When I heard the historical fiction novel Lincoln in the Bardo by George Saunders was about to be published, my sister and I hurried to the library and put our names on the reserve list.
Lincoln in the Bardo is set during the American Civil War in 1862 at the time President Lincoln lost his beloved son Willie. According to historical accounts, after Willie's death, Lincoln visited his son's gravesite on several occasions and held his son's body in his arms.
Any parent who has lost a child (no matter what the child's age) understands the deep and dark sorrow President Lincoln must've experienced, so I was curious how that was handled. I was also interested in the historical aspect of the story.
After the library called that the book was in, my sister and I picked up our copies. That was two days before my first chemo treatment, so I've been reading a few pages at a time when I'm feeling up to it.
The structure of the novel is creative and unconventional. The story is told mostly in dialogue through the eyes of the ghosts and without quotation marks. The speaker attributions appear on the lines beneath the dialogue passages.
Because of the novel's unusual structure, my sister told me she couldn't get into the story. I suggested she try reading just the dialogue and narrative and ignore the attributions centered below. She tried, but last I heard she quit reading.
Yesterday I came across a tweet that George Saunders has written an article "What Writers Really Do When They Write" in The Guardian, so I checked it out.

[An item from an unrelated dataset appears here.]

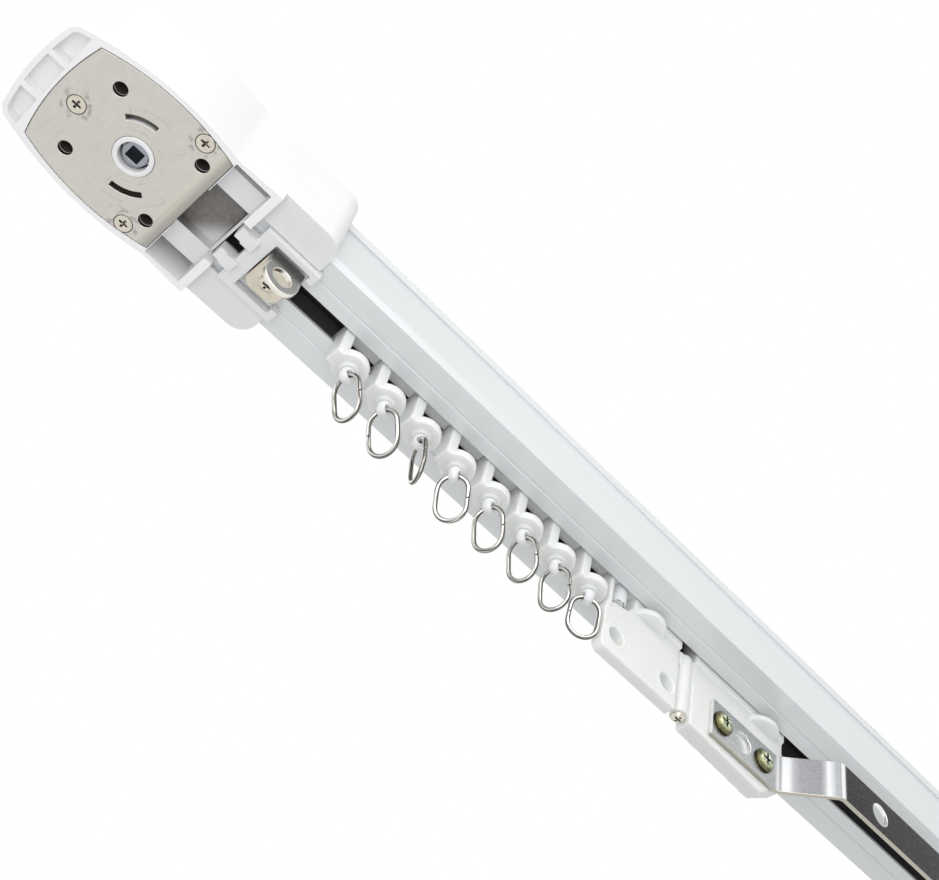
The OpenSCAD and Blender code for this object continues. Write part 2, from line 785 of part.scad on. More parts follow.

In the article, Saunders discusses the mysterious process of writing. He writes about revising one's work, moving from the general to the specific--"revising up to the reader" and respecting the reader. As a writer, that's advice I can use. As a reader, that's what I expect from an author.
Last night I picked up Lincoln In the Bardo again, determined to charge ahead so I can return the book by its due date (today). Since there is a waiting list at the library I can't renew the book. I guess I could keep it longer and pay a fine, but that wouldn't be fair to the other readers on the reserve list, so I'm determined to return the book today.
Back to the novel: I was willing to suspend my disbelief that ghosts in a graveyard hold conversations. I even overlooked the unusual structure and lack of quotation marks.
I made it as far as page 73, when I could no longer suspend my disbelief. Not because of the ghosts talking, but because of what one of them said.
On page 73 my mind whipped from the story to the words on the page.
I wondered if, in 1862, a man (a ghost actually) would use politically correct language that is commonplace today.
The ghost in question uses the term "his or her choice." Somehow, "his or her" doesn't sound right to me for a novel set in 1862. Wouldn't a man in that era simply use the term "his choice" even if women were involved?
So, here I am this morning, wanting to finish the novel because of the reasons stated above, but knowing that rather than getting lost in the story as a reader, I will be looking for more PC creep.
Perhaps, after I return the novel, I'll try finishing it at a later date.
Or maybe I'll just give up the ghost.